Mesela 40’lı yıllarda Hitler listede başı çekerken 80’li yıllarda Steve Jobs ve Bill Gates zirveye çıkmıştı.
“Bu adamlar süper kahraman mı? yoksa süper kötü mü?” sorusu gündemi sürekli meşgul ederdi. Her ne kadar bunca zaman sonra bile içlerinde sağ olanların isimleri, bu listenin zirvelerinde duruyor olsa da, bir isim var ki, o benim adaylar içindeki gerçek favorimdir.
Bu kişi Elon Musk’tan başkası olamaz.
Bu adamın yaptıkları, hayal ettikleri, tüm bilim kurgu edebiyatına kafa tutar cinsten.
Bir gün bakıyorsunuz gayet rahat bir şekilde canlı bir sohbet programında Mars’ı ısıtabileceğini ve bu sayede yaşanabilir bir atmosfer oluşturulabileceğini söyleyebilen biri o.
Her geçen gün gönderdiği uydular ile Dünya’nın dört bir yanını örümcek ağı gibi örende o.
Kendi kendine giden, hayal dahi etmekte zorlandığımız otomobilleri gündelik trafiğe koymayı başarıp, herhangi bir kaza olması durumunda yine aynı soğukkanlılıkla otomasyona güvenip sürücü koltuğunda uyuyan araç sahibini suçlayarak yoluna devam edende o.
Yaptığı aletleri herkesin gözü önünde test ederken, başarısız olsa bile başarı elde edebilen yine o.
Ve kim bilir? Daha neler yapmayı planlıyor ve Dünya henüz bu kadarına hazır olmadığı içinde muhtemelen açıklayamıyor.
Ben onu takip ederken bir dahi mi? Yoksa bir deli mi? Karar veremez hale geldim.
Acaba bu adam o çizgi romanlarda ki kötü bilim adamı olabilir mi?
Ve bu sırada onun gerçek yüzünü görebilen, aslında neler planladığını bilen süper güçleri olan bir adam ya da kadın kahraman da onu yakından takip ederek bizi kurtaracağı günümü bekliyor…

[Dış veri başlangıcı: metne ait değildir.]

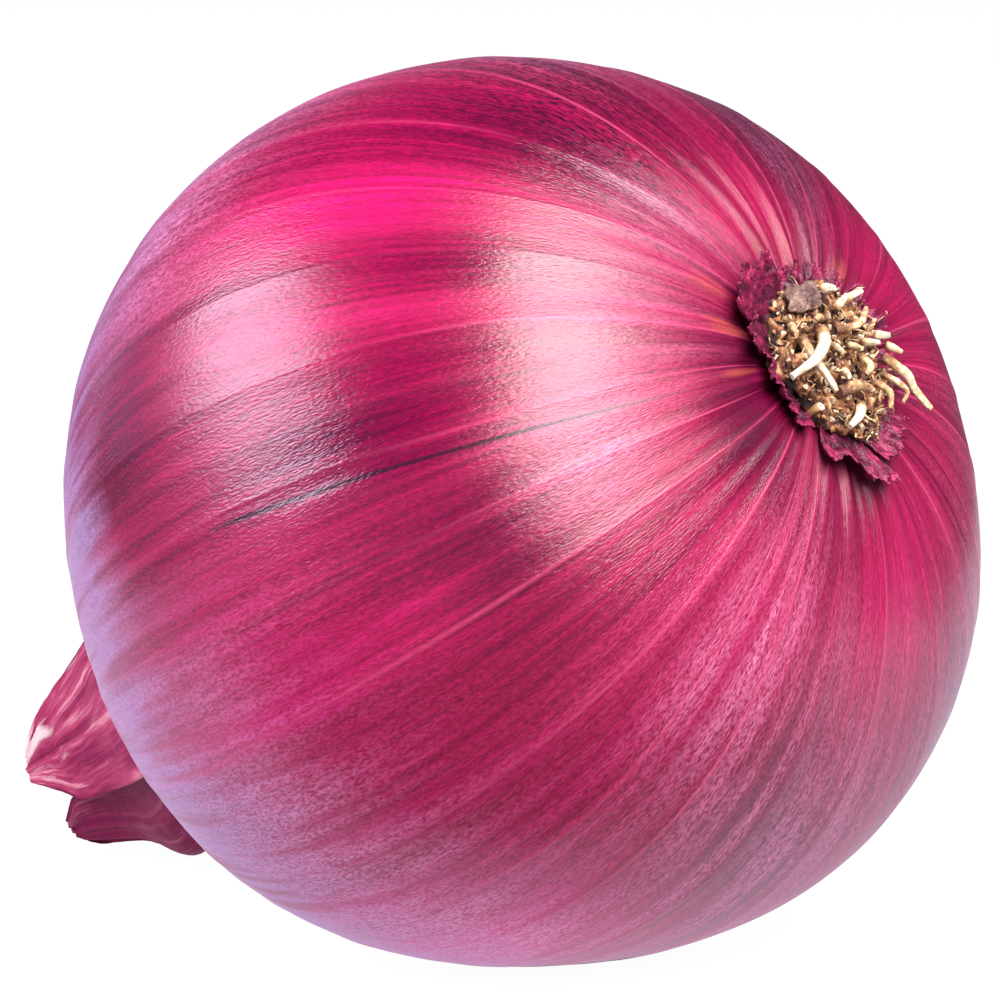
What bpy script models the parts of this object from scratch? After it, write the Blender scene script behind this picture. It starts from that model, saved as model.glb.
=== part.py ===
"""A red onion lying on its side: one grown bulb, its root plate, dried roots, torn skin and neck leaves.

Metres, +Z up. The onion rests at the origin on a small flat spot; its root end points towards +X and tips up.
Positions on the bulb are given as a distance from one of its two ends, measured over the skin, and a direction
round the axis, which is 0 on the upper side and 90 degrees on the -Y side.
"""

import math

import bmesh
import bpy
import numpy as np
from mathutils import Vector

MM = 0.001

# The bulb
BULB_RADIUS = 40.0 * MM  # half of the widest diameter
AXIS_TILT = math.radians(27)  # how far the root end tips up
FLATTENING = 0.031  # shortens the axis against the diameter
ROOT_FULLNESS = 0.019  # the neck half is this much fuller than the root half
SHOULDER_LOSS = 0.013  # rounds both ends off
FOUR_SIDED = 0.022  # the inner bulbs show as a faint squareness round the middle
FOUR_SIDED_TURN = math.radians(33)
LEAN = 0.011  # one flank of the root half is slightly fuller
LEAN_TURN = math.radians(173)
REST_SPOT_RADIUS = 8.0 * MM

# The hollow at the root end and the spout at the neck end
HOLLOW_DEPTH = 2.6 * MM
HOLLOW_WIDTH = 9.0 * MM
NECK_RISE = 12.0 * MM
NECK_WIDTH = 10.0 * MM

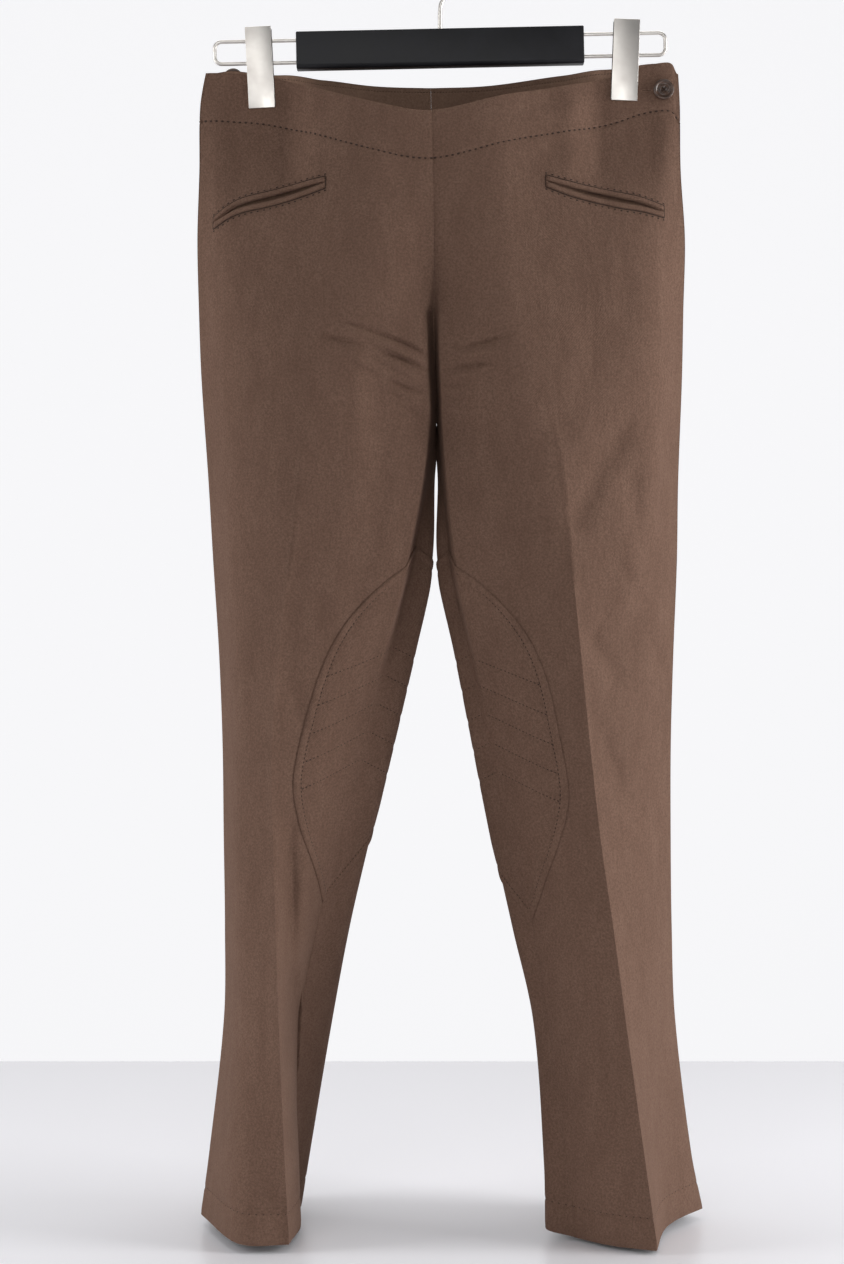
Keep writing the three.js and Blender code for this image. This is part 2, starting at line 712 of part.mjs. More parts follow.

Biz ne düşünürsek düşünelim tarih boyunca Elon Musk gibi insanların yaptıkları radikal işler bazen toplu yıkımlara neden olurken, bazen de gezegenimizi daha yaşanılır bir hale getirmiştir.

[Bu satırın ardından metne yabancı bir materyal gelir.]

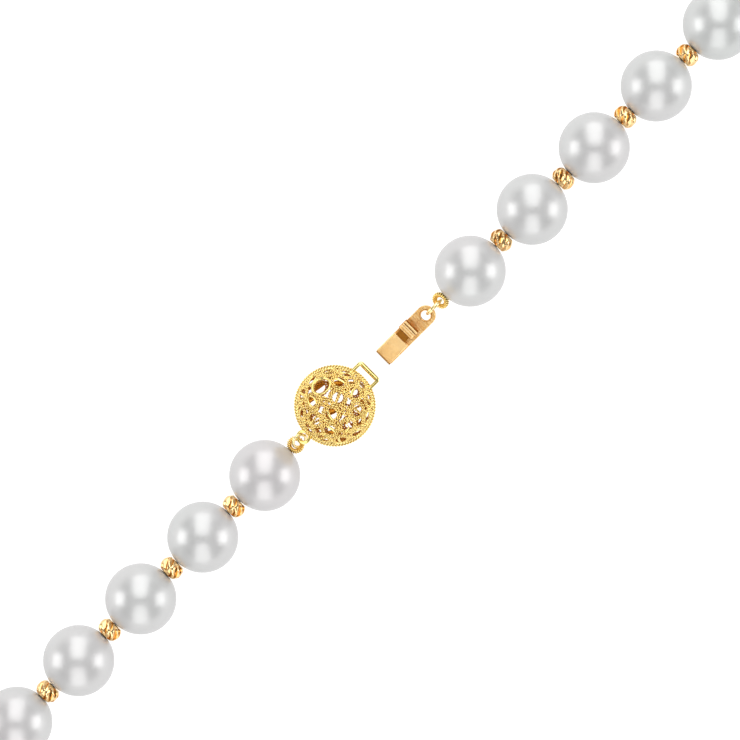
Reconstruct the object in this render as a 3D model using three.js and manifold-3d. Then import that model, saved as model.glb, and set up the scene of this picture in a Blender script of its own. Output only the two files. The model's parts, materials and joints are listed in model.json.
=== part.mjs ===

Ve mutlak gerçek süper kahraman olan ZAMAN da kimin iyi ya da kimin kötü olduğunu er geç ortaya çıkararak onu yok etmiştir.
Belki ben de bir süper kahramanımdır da henüz haberim yoktur. Henüz asit dolu bir kazana düşmemiş olabilirim. Belki bir pelerinim de yok ama olsun. Benim de peyderpey ucunu sivrilttiğim kalemim var.